What is being asked: Each line from the beginning of the data below through the line containing "const TAIL_TURN = 9;" should be repeated exactly, please.

Supplied material:

__________

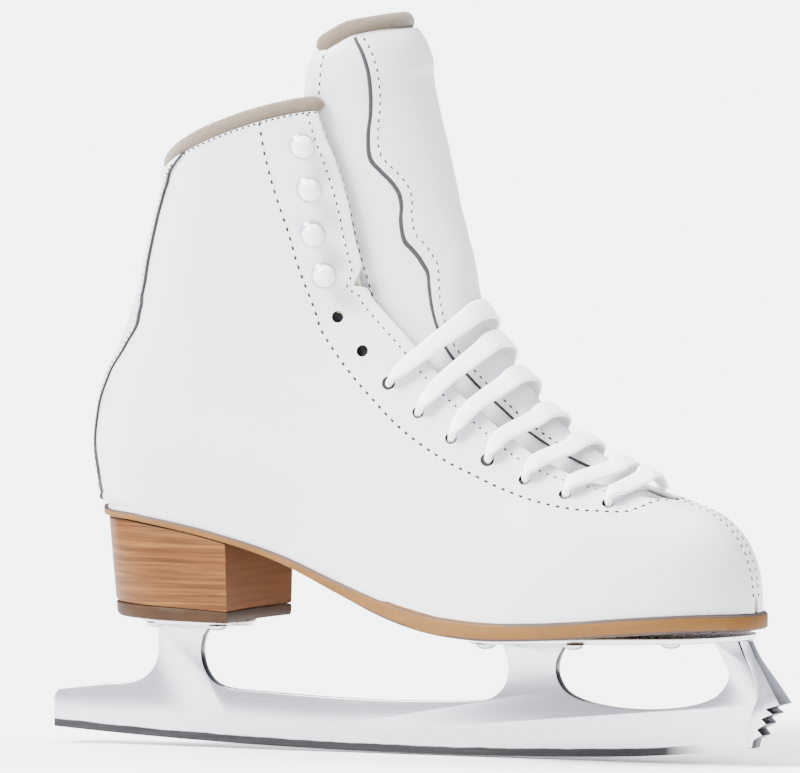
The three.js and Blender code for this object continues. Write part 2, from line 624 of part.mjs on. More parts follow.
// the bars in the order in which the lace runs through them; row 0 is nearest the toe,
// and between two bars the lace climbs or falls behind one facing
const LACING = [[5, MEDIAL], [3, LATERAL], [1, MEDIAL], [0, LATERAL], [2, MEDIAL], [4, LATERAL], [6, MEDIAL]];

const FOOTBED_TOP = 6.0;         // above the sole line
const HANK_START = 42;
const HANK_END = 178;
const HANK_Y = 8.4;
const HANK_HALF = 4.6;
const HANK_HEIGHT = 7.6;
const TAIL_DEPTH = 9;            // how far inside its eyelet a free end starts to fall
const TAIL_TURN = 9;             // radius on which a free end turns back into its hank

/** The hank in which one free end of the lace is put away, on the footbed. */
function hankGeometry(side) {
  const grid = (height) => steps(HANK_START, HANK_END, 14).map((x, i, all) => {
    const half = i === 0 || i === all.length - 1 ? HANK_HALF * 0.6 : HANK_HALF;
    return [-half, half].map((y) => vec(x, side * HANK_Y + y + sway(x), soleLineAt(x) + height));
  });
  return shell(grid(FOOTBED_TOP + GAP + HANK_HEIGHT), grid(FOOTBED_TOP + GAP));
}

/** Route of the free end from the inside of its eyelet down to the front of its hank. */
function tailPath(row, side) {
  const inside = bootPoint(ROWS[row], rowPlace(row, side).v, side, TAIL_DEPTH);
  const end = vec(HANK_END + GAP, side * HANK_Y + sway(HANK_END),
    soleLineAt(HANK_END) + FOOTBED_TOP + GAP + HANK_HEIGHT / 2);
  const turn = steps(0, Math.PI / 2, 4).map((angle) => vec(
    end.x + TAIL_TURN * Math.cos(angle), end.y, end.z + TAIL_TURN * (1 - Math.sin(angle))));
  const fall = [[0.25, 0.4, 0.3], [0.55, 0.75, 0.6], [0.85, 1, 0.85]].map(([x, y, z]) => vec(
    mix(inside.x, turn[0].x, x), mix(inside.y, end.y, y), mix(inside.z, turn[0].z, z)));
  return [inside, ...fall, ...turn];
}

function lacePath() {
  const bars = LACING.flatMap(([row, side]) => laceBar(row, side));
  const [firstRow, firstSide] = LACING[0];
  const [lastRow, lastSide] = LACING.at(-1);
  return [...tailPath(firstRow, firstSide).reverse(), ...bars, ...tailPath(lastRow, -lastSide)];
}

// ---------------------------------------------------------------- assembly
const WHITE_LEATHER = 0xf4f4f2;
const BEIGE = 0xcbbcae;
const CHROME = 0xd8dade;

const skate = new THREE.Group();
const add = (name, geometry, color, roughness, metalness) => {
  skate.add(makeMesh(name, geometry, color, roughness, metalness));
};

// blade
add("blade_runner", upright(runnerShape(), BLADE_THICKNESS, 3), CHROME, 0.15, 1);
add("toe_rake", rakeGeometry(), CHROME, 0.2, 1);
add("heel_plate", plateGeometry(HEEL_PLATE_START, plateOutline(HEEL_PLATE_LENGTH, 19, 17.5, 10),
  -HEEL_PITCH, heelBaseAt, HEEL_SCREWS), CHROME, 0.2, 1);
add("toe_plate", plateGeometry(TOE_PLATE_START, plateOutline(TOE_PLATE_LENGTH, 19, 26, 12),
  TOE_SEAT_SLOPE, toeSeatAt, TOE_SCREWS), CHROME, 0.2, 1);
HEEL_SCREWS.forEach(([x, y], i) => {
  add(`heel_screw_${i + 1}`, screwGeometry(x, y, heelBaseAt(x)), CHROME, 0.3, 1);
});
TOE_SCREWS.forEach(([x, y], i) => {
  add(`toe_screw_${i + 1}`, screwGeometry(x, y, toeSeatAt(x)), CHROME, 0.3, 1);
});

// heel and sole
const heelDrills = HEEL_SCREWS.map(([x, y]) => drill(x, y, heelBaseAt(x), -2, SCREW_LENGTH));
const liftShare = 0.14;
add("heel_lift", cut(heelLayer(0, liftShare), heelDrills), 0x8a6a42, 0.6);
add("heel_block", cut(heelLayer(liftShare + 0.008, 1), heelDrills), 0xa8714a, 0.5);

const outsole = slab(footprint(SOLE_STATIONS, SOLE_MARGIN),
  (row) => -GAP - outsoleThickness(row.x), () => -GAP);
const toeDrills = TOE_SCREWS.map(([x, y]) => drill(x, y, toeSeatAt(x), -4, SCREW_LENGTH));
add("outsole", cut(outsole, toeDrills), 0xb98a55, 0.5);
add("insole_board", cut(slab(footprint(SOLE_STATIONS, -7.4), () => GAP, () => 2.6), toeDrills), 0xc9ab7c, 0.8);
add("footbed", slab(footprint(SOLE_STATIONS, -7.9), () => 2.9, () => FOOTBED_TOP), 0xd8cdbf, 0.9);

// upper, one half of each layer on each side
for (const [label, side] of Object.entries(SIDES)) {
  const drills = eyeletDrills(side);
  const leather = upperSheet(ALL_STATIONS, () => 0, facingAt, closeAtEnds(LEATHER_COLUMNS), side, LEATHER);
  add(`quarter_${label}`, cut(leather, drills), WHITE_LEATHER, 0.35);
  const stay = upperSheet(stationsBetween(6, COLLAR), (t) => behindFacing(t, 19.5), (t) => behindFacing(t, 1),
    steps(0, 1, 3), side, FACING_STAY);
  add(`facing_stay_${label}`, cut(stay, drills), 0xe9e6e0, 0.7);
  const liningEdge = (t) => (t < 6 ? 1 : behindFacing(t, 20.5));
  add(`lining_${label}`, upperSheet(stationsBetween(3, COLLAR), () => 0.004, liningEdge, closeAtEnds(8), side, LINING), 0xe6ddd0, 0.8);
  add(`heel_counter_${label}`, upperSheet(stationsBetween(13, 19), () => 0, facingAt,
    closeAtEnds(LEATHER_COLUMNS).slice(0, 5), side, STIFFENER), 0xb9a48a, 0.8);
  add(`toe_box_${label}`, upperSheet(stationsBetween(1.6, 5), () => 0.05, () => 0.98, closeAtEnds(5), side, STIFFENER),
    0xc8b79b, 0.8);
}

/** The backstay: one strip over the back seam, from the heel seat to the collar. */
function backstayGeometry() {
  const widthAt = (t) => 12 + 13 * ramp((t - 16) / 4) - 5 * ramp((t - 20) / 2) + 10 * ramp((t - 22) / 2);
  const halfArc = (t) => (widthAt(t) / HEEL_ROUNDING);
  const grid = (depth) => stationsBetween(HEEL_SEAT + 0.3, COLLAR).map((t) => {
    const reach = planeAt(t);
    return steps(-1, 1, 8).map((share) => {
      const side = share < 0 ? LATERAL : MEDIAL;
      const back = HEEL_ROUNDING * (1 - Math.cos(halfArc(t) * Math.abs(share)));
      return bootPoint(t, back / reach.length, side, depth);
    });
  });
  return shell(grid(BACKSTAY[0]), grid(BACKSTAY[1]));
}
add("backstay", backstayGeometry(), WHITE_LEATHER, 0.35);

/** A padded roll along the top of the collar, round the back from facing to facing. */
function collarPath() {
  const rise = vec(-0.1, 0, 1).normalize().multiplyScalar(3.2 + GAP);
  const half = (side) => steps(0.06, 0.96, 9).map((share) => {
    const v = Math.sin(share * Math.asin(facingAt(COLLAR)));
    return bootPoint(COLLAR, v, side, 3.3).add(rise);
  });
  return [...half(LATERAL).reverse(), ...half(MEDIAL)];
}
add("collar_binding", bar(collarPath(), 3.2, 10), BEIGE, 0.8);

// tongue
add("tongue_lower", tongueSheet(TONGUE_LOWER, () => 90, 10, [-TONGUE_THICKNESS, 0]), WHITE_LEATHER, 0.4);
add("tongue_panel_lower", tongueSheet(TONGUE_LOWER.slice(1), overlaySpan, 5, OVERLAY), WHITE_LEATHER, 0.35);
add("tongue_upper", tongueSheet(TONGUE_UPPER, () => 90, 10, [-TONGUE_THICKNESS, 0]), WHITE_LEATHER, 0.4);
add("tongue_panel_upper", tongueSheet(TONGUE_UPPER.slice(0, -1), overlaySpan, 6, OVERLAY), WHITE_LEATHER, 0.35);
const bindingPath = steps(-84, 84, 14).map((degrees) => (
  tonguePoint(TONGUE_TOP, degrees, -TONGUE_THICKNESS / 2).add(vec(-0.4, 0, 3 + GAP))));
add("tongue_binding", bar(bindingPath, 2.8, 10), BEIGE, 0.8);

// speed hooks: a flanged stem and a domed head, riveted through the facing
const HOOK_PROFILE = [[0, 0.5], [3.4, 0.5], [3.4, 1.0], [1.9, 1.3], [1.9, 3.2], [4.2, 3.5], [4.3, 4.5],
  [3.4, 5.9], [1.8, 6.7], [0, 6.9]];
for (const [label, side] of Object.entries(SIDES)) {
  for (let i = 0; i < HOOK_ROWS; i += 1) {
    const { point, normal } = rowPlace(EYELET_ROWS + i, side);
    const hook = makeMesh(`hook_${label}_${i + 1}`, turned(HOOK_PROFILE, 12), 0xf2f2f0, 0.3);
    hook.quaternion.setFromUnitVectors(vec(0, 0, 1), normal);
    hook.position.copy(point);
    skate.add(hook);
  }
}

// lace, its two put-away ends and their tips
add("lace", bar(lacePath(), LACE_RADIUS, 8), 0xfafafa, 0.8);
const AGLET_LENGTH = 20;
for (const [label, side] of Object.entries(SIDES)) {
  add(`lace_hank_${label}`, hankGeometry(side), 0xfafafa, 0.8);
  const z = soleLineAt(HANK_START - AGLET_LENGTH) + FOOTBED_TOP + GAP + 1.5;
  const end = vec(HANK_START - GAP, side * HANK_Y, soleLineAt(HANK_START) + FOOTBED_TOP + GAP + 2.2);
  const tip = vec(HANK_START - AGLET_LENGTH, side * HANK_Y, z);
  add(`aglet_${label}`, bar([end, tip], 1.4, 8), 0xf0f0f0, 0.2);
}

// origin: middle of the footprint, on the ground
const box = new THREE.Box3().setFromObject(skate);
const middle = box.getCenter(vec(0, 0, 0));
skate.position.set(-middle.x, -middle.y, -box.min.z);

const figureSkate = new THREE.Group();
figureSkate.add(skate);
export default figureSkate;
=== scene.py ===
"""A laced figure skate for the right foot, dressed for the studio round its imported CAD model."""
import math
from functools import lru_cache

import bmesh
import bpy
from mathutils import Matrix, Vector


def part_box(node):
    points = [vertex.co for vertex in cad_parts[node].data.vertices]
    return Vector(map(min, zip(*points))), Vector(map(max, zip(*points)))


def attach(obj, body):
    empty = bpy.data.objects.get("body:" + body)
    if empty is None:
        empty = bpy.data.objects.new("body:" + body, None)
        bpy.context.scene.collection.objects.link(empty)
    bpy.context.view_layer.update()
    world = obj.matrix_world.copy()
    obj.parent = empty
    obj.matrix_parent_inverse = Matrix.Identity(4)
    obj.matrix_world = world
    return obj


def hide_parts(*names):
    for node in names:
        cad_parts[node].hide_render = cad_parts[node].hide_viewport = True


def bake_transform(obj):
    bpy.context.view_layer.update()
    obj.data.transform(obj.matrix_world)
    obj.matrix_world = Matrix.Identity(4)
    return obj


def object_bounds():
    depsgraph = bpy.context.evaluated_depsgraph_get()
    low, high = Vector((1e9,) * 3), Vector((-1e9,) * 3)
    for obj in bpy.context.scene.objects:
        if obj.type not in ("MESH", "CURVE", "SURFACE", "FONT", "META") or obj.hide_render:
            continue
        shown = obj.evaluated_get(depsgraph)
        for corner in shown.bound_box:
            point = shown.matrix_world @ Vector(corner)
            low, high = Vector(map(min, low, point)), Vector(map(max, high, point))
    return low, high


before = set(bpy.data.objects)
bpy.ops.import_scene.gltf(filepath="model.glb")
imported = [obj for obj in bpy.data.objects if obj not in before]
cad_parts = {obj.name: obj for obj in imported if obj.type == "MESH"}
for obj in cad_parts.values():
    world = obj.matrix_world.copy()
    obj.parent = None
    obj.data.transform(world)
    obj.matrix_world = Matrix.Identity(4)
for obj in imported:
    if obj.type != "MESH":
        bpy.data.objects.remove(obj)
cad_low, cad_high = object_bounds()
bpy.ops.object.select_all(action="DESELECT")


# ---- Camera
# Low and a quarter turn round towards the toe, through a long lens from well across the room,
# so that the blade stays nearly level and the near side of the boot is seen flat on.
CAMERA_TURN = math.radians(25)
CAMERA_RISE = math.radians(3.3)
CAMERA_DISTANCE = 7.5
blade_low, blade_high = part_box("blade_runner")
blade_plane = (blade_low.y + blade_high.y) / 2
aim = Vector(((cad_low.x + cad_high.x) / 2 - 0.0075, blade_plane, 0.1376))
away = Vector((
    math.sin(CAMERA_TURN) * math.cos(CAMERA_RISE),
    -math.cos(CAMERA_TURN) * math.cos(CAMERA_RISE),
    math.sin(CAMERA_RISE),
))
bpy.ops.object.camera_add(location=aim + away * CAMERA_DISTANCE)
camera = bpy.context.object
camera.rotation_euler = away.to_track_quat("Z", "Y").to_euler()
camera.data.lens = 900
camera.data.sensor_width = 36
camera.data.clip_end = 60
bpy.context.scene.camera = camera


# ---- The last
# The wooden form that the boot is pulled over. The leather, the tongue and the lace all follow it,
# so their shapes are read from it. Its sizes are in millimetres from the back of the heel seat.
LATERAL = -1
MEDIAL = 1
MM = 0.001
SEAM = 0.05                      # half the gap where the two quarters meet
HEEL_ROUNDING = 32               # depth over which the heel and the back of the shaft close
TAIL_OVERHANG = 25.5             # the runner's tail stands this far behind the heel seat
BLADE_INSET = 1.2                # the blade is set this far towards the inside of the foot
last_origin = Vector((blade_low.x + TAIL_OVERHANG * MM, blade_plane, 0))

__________

Exercise answer:
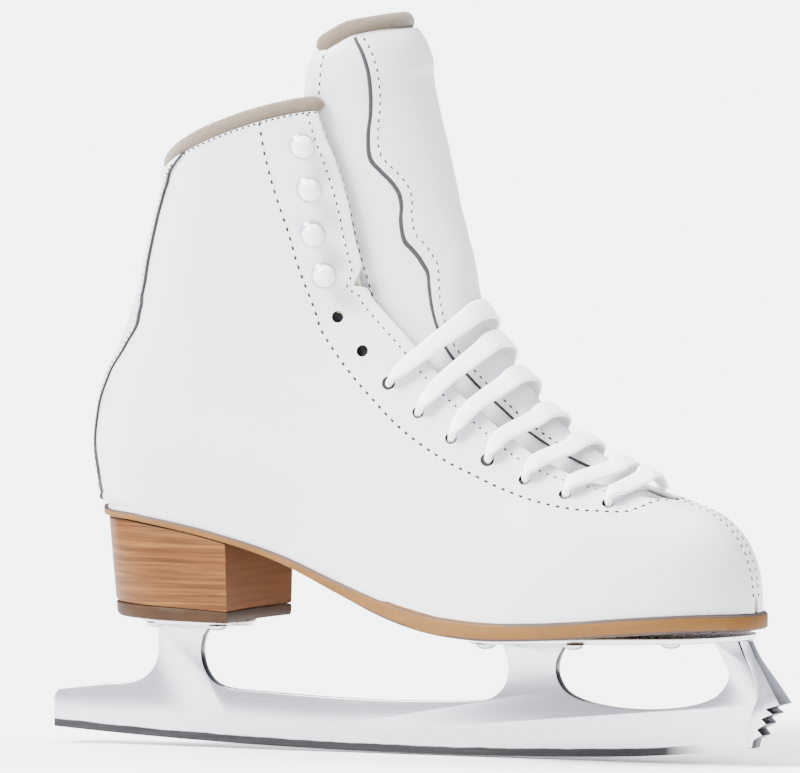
The three.js and Blender code for this object continues. Write part 2, from line 624 of part.mjs on. More parts follow.
// the bars in the order in which the lace runs through them; row 0 is nearest the toe,
// and between two bars the lace climbs or falls behind one facing
const LACING = [[5, MEDIAL], [3, LATERAL], [1, MEDIAL], [0, LATERAL], [2, MEDIAL], [4, LATERAL], [6, MEDIAL]];

const FOOTBED_TOP = 6.0;         // above the sole line
const HANK_START = 42;
const HANK_END = 178;
const HANK_Y = 8.4;
const HANK_HALF = 4.6;
const HANK_HEIGHT = 7.6;
const TAIL_DEPTH = 9;            // how far inside its eyelet a free end starts to fall
const TAIL_TURN = 9;             // radius on which a free end turns back into its hank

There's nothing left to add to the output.